> **Problem to solve**: Repeat exactly the lines of the listing below, please, starting with the first and ending with the line containing "mesh.update()"; leave out the rest.

** start **

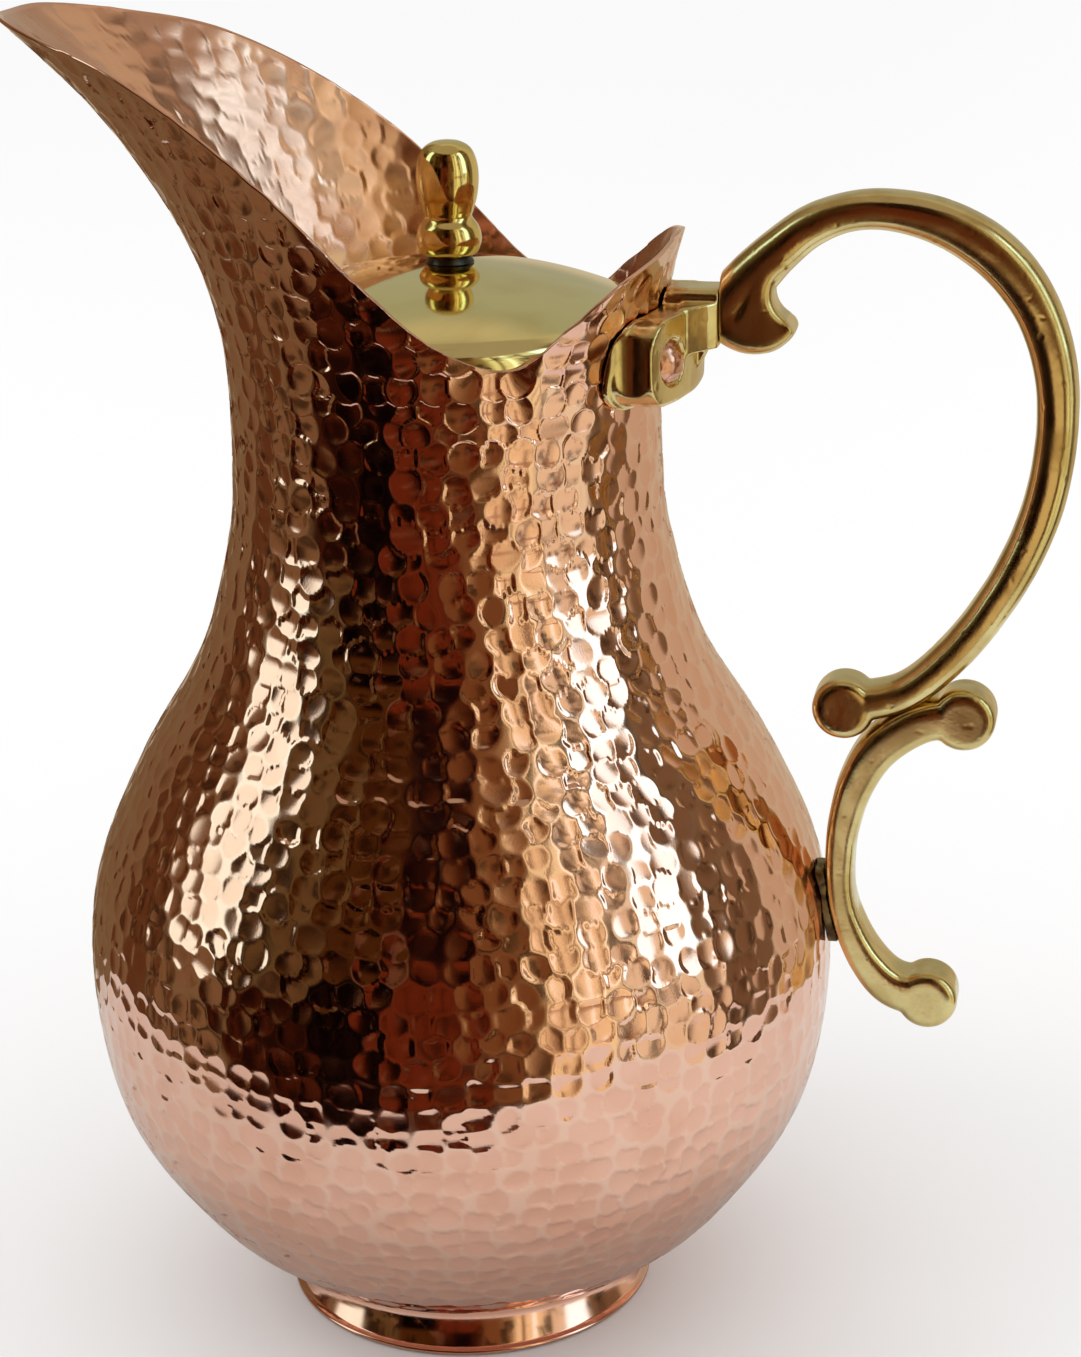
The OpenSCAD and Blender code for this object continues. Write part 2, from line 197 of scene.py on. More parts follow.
def weld(mesh, distance):
    """Joins a mesh's doubled points, drops its flattened faces and turns its faces outwards."""
    bm = bmesh.new()
    bm.from_mesh(mesh)
    bmesh.ops.remove_doubles(bm, verts=bm.verts, dist=distance * MM)
    bmesh.ops.dissolve_degenerate(bm, edges=bm.edges, dist=distance * MM)
    bmesh.ops.recalc_face_normals(bm, faces=bm.faces)
    bm.to_mesh(mesh)
    bm.free()


def melted(mesh, voxel, smoothing):
    """One rounded skin over the mesh's overlapping closed shells, as a casting has."""
    scratch = bpy.data.objects.new("scratch", mesh)
    bpy.context.scene.collection.objects.link(scratch)
    remesh = scratch.modifiers.new("remesh", "REMESH")
    remesh.mode = "VOXEL"
    remesh.voxel_size = voxel * MM * 1
    smooth = scratch.modifiers.new("smooth", "SMOOTH")
    smooth.factor = 0.5
    smooth.iterations = smoothing
    graph = bpy.context.evaluated_depsgraph_get()
    skin = bpy.data.meshes.new_from_object(scratch.evaluated_get(graph))
    bpy.data.objects.remove(scratch)
    return skin


def coordinates(mesh):
    values = np.empty(len(mesh.vertices) * 3)
    mesh.vertices.foreach_get("co", values)
    return values.reshape(-1, 3) / MM


def move_points(mesh, moved):
    mesh.vertices.foreach_set("co", (moved * MM).ravel())
    mesh.update()


def roughen(mesh, depth, scale, seed):
    """Uneven surface of a hand-finished casting: soft waves of that depth and size, and small pits."""
    points = coordinates(mesh)
    normals = np.array([v.normal[:] for v in mesh.vertices])
    shift = Vector((seed, 2 * seed, 3 * seed))
    waves = np.array([noise.noise(Vector(p / scale) + shift) for p in points])
    fine = np.array([noise.noise(Vector(p / (0.3 * scale)) - shift) for p in points])
    pits = np.clip(fine - 0.42, 0, None) * 4
    move_points(mesh, points + normals * (depth * (waves - 0.4) - depth * 0.6 * pits)[:, None])


# ---- node materials ----

class Nodes:
    """Short ways to add and join nodes in a material or world."""

    def __init__(self, tree):
        self.tree = tree
        self.tree.nodes.clear()

    def add(self, kind, inputs=(), **settings):
        node = self.tree.nodes.new("ShaderNode" + kind)
        for key, value in settings.items():
            setattr(node, key, value)
        for socket, value in dict(inputs).items():
            self.feed(node.inputs[socket], value)
        return node

    def feed(self, socket, value):
        if isinstance(value, bpy.types.NodeSocket):
            self.tree.links.new(value, socket)
        else:
            socket.default_value = value

    def math(self, operation, a, b=0.0):
        return self.add("Math", {0: a, 1: b}, operation=operation).outputs[0]

    def ramp(self, value, low, high, start, end):
        """value between low and high becomes start to end, smoothly."""
        inputs = {"Value": value, "From Min": low, "From Max": high, "To Min": start, "To Max": end}
        return self.add("MapRange", inputs, interpolation_type="SMOOTHSTEP").outputs["Result"]

    def mix(self, factor, a, b):
        """Colour b over colour a by factor."""
        node = self.add("Mix", data_type="RGBA")
        self.feed(node.inputs["Factor"], factor)
        self.feed(node.inputs["A"], a)
        self.feed(node.inputs["B"], b)
        return node.outputs["Result"]

    def noise(self, place, scale, detail=3.0, distortion=0.0):
        inputs = {"Vector": place, "Scale": scale, "Detail": detail, "Distortion": distortion}
        return self.add("TexNoise", inputs).outputs[0]


def colour(r, g, b):
    return (r, g, b, 1.0)


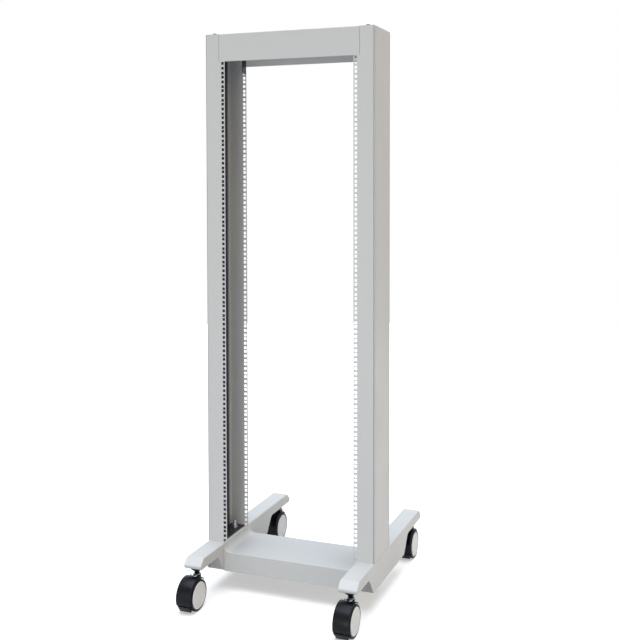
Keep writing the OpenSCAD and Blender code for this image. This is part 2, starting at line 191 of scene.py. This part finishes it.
def powder_coated_steel(name, colour):
    """Light grey powder coat."""
    # Polyester powder sprayed on sheet steel and baked: an even satin skin with the faint
    # orange peel that breaks up a reflection.
    return surface(name, colour, 0.42, bump_mm=1.6, bump_depth_mm=0.012, cloud_mm=140.0,
                   cloud=0.012, Specular_IOR_Level=0.4)


def post_inside_steel(name, colour, inside, inner_x, outer_x, post_middle, half_depth):
    """Powder coat for rails and side panels, with painted shade over the inside of a post."""
    # The darker colour is painted shade: the shade inside a post, put into the colour by place
    # alone, on both sides of X = 0. It is full over the middle of a post's depth and fades out
    # short of the front and rear corners. Farther out than inner_x it holds at least a set share.
    # That the coat is darker there is a guess.
    fade_start, fade_end = 0.024, 0.004  # metres in from the post's front and rear
    # Towards the corners, farther out than inner_x, the painted shade keeps at least this share.
    least_share = 0.55
    rail_leg = 0.02  # metres the darker colour reaches inward of inner_x
    material = powder_coated_steel(name, colour)
    tree = material.node_tree
    shader = next(n for n in tree.nodes if n.type == "BSDF_PRINCIPLED")
    outside = shader.inputs["Base Color"].links[0].from_socket
    place = add_node(tree, "ShaderNodeTexCoord").outputs["Object"]
    axes = add_node(tree, "ShaderNodeSeparateXYZ", {"Vector": place})
    across = add_node(tree, "ShaderNodeMath", {0: axes.outputs["X"]}, operation="ABSOLUTE")
    offset = add_node(tree, "ShaderNodeMath", {0: axes.outputs["Y"], 1: post_middle},
                      operation="SUBTRACT")
    depth = add_node(tree, "ShaderNodeMath", {0: offset.outputs["Value"]}, operation="ABSOLUTE")
    # Painted shade, full over the middle of the post's depth and fading out towards its corners.
    painted_shade = add_node(tree, "ShaderNodeMapRange", {
        "Value": depth.outputs["Value"], "From Min": half_depth - fade_start,
        "From Max": half_depth - fade_end, "To Min": 1.0, "To Max": 0.0},
        interpolation_type="SMOOTHSTEP")
    beyond = add_node(tree, "ShaderNodeMath", {0: across.outputs["Value"], 1: inner_x},
                      operation="GREATER_THAN")
    least = add_node(tree, "ShaderNodeMath", {0: beyond.outputs["Value"], 1: least_share},
                     operation="MULTIPLY")
    fade = add_node(tree, "ShaderNodeMath", {
        0: painted_shade.outputs["Result"], 1: least.outputs["Value"]}, operation="MAXIMUM")
    behind = add_node(tree, "ShaderNodeMath", {0: across.outputs["Value"], 1: outer_x},
                      operation="LESS_THAN")
    within = add_node(tree, "ShaderNodeMath", {
        0: across.outputs["Value"], 1: inner_x - rail_leg},
                      operation="GREATER_THAN")
    both_sides = add_node(tree, "ShaderNodeMath", {
        0: behind.outputs["Value"], 1: within.outputs["Value"]}, operation="MULTIPLY")
    share = add_node(tree, "ShaderNodeMath", {
        0: both_sides.outputs["Value"], 1: fade.outputs["Value"]}, operation="MULTIPLY")
    both = add_node(tree, "ShaderNodeMix", {
        "Factor": share.outputs["Value"], "A": outside, "B": inside}, data_type="RGBA")
    tree.links.new(both.outputs[2], shader.inputs["Base Color"])
    return material


def moulded_nylon(name, colour):
    """Black nylon of the casters."""
    # Glass filled nylon moulded in a finely eroded tool: a soft sheen with a broken highlight.
    return surface(name, colour, 0.3, bump_mm=0.8, bump_depth_mm=0.006, cloud_mm=25.0,
                   cloud=0.06, Specular_IOR_Level=0.16)


def polyurethane_tread(name, colour):
    """Black tread of the wheels."""
    # Cast polyurethane, scuffed a little duller where it rolls.
    return surface(name, colour, 0.5, bump_mm=1.2, bump_depth_mm=0.02, cloud_mm=12.0,
                   cloud=0.1, rough_spread=0.1, Specular_IOR_Level=0.14)


def moulded_abs(name, colour):
    """Pale plastic of the cover discs."""
    # Pale ABS moulded smooth, with the low gloss of a plain cover.
    return surface(name, colour, 0.34, bump_mm=1.0, bump_depth_mm=0.006, cloud_mm=40.0,
                   cloud=0.015, Specular_IOR_Level=0.5)


def zinc_plated_steel(name, colour):
    """Bright plated steel."""
    # Bright zinc over turned steel, passivated: a soft metal gloss with cloudy patches.
    return surface(name, colour, 0.3, bump_mm=0.7, bump_depth_mm=0.006, cloud_mm=4.0,
                   cloud=0.12, rough_spread=0.08, Metallic=1.0)


def blackened_steel(name, colour):
    """Dark steel of the screws."""
    # Black oxide on rolled steel: dark, slightly oily, with worn grey clouds.
    return surface(name, colour, 0.4, bump_mm=0.9, bump_depth_mm=0.01, cloud_mm=8.0,
                   cloud=0.2, rough_spread=0.08, Metallic=0.6)


def finish_of(node):
    """Which finish a CAD node carries."""
    if node.endswith(("side_panel", "rail")):
        return "post"
    if node.endswith(("cap_screws", "base_plate", "top_bracket")):
        return "black_steel"
    if node.endswith("base_bolts"):
        return "zinc"
    if node.endswith(("stem", "hood", "pedal")):
        return "nylon"
    if node.endswith("wheels"):
        return "tread"
    if node.endswith("discs"):
        return "disc"
    return "coat"


def dress(piece, material):
    """Gives a piece one material."""
    piece.data.materials.clear()
    piece.data.materials.append(material)


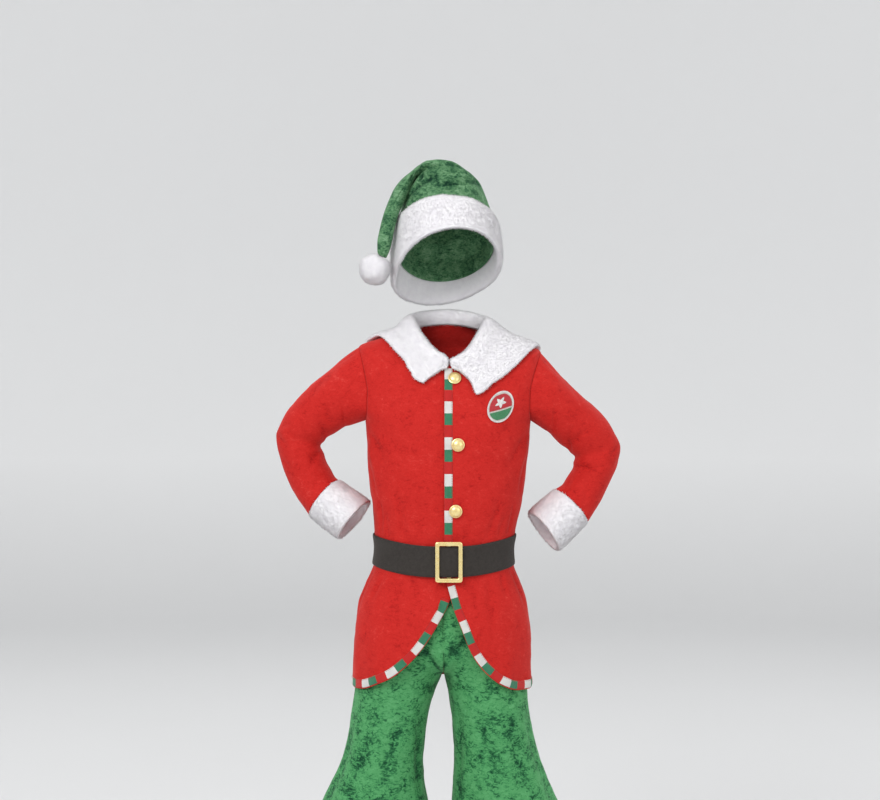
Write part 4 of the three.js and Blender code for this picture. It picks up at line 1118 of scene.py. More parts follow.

** end **

> **Exercise result**:
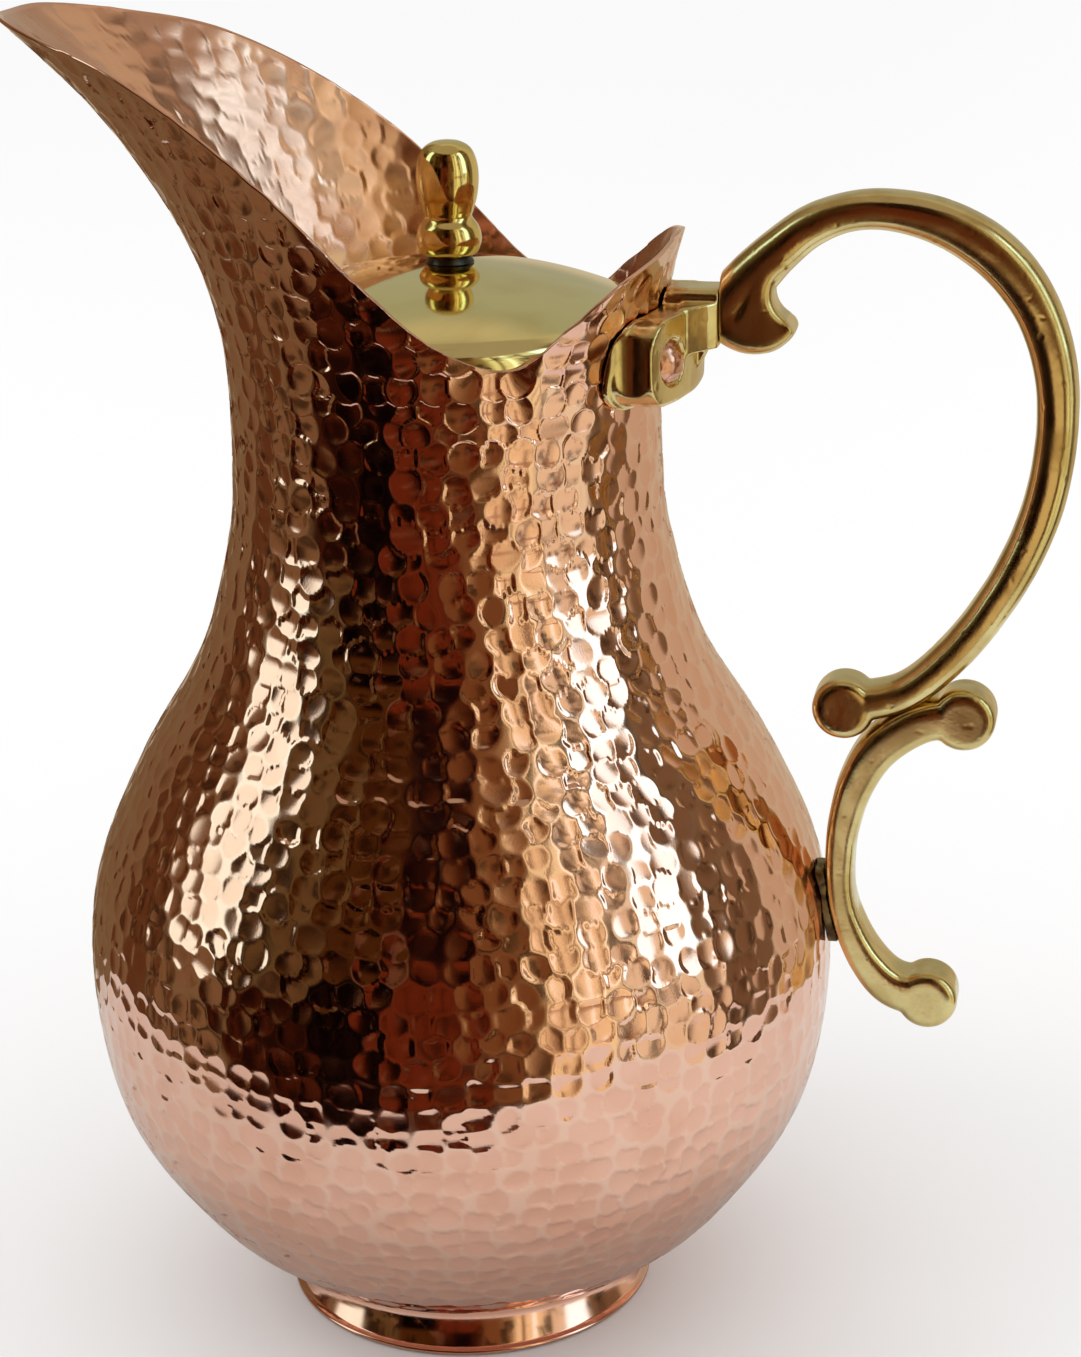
The OpenSCAD and Blender code for this object continues. Write part 2, from line 197 of scene.py on. More parts follow.
def weld(mesh, distance):
    """Joins a mesh's doubled points, drops its flattened faces and turns its faces outwards."""
    bm = bmesh.new()
    bm.from_mesh(mesh)
    bmesh.ops.remove_doubles(bm, verts=bm.verts, dist=distance * MM)
    bmesh.ops.dissolve_degenerate(bm, edges=bm.edges, dist=distance * MM)
    bmesh.ops.recalc_face_normals(bm, faces=bm.faces)
    bm.to_mesh(mesh)
    bm.free()


def melted(mesh, voxel, smoothing):
    """One rounded skin over the mesh's overlapping closed shells, as a casting has."""
    scratch = bpy.data.objects.new("scratch", mesh)
    bpy.context.scene.collection.objects.link(scratch)
    remesh = scratch.modifiers.new("remesh", "REMESH")
    remesh.mode = "VOXEL"
    remesh.voxel_size = voxel * MM * 1
    smooth = scratch.modifiers.new("smooth", "SMOOTH")
    smooth.factor = 0.5
    smooth.iterations = smoothing
    graph = bpy.context.evaluated_depsgraph_get()
    skin = bpy.data.meshes.new_from_object(scratch.evaluated_get(graph))
    bpy.data.objects.remove(scratch)
    return skin


def coordinates(mesh):
    values = np.empty(len(mesh.vertices) * 3)
    mesh.vertices.foreach_get("co", values)
    return values.reshape(-1, 3) / MM


def move_points(mesh, moved):
    mesh.vertices.foreach_set("co", (moved * MM).ravel())
    mesh.update()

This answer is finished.